Examining the disassembly shows that in the fast (const) case, the modulo has been turned into a multiplication and shift type thing, whereas in the slow (non-const) case it's using idivl.

Even worse, if I try to wrap my integer in a class, then the optimisation doesn't happen whether I use const or not. The code always uses idivl and runs slow:

#include <iostream>

struct WrappedInt {
    int v;
    explicit WrappedInt(const int &val) : v(val) {}
    bool operator<=(const WrappedInt &rhs) const { return v <= rhs.v; }
    bool operator==(const WrappedInt &rhs) const { return v == rhs.v; }
    WrappedInt &operator++() { ++v; return *this; }
    WrappedInt &operator+=(const WrappedInt &rhs) { v += rhs.v; return *this; }
    WrappedInt operator%(const WrappedInt &rhs) const 
        { return WrappedInt(v%rhs.v); }
};

std::ostream &operator<<(std::ostream &s, WrappedInt w) {
    return s << w.v;
}

template <typename T>
T fizzbuzz(T n) {
    T count(0);
    #if CONST
        const T div(3);
    #else
        T div(3);
    #endif
    for (T i(0); i <= n; ++i) {
        if (i % div == T(0)) count += i;
    }
    return count;
}

int main() {
    #if WRAP
        WrappedInt w(123456789);
        std::cout << fizzbuzz(w) << "\n";
    #else
        std::cout << fizzbuzz<int>(123456789) << "\n";
    #endif
}

My questions are:

1) Is there a simple principle of C++ itself, or gcc's optimisation, which explains why this happens, or is it just a case of "various heuristics run, this is the code you get"?

2) Is there any way to make the compiler realise that my locally-declared and never-referenced const WrappedInt can be treated as a compile-time const value? I want this thing to be a straight replacement for int in templates.

3) Is there a known way of wrapping an int such that the compiler can discard the wrapping when optimising? The goal is that WrappedInt will be a policy-based template. But if a "do-nothing" policy results in essentially arbitrary 6x speed penalties over int, I'm better off special-casing that situation and using int directly.

Answer 1

The difference in speed is caused by the compiler not knowing if "div" will change value. When it is non-const, it is treating it like a variable being passed in. It could be anything, and so the compiler will use an instruction that divides two variables - idivl. When you say that it's const, the compiler is free to treat it exactly as if you'd typed:

if (i  % 3 == 0)

I'm kind of surprised that it didn't use bitwise AND(&).

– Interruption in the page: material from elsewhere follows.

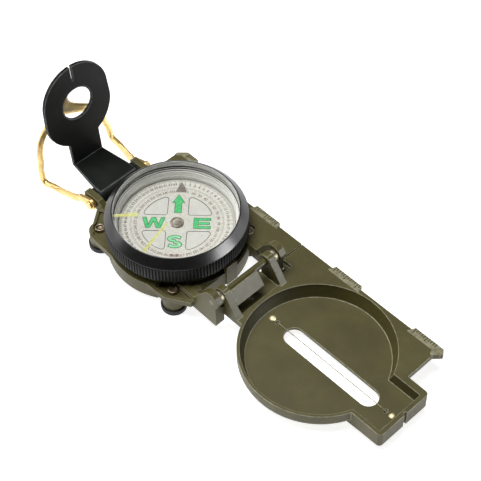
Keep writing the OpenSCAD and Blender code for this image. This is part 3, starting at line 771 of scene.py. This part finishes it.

The WrappedInt isn't being optimized because, well, its not an int. Its a class.

Something that you could do is incorporate fizzbuzz into WrappedInt.

Answer 2

I'm guessing its just the severely old GCC version you are running. The oldest compiler I have on my machine - gcc-4.1.2, performs the fast way with both the non-const and the wrap versions (and does so at only -O1).

Answer 3

Is there a known way of wrapping an int such that the compiler can discard the wrapping when optimising?

Try passing WrappedInt by value. Then WrappedInts can be passed in registers. Pass-by-const-reference sometimes forces gcc to fall back to the stack for argument passing.

About the int vs const int slowdown, I can only speculate that GCC is trying to play it safe in the face of aliasing. Basically, if it cannot prove that div is not an alias for another, more accessible variable, it cannot turn it into a constant. If you declare it const, GCC assumes it's not aliased and performs the conversion into a constant. Apart from the idivl, you should also see a memory fetch, once, when entering the function, as opposed to immediate values being used for the const case.

Answer 4

Try combining const int v in your WrappedInt class with const T in your fizzbuzz function and see if the compiler can optimize that.

By declaring const int you've created a special case - a compile time constant. The compiler knows what the value is, and can optimize it more heavily than a value that could possibly change during the run of the program.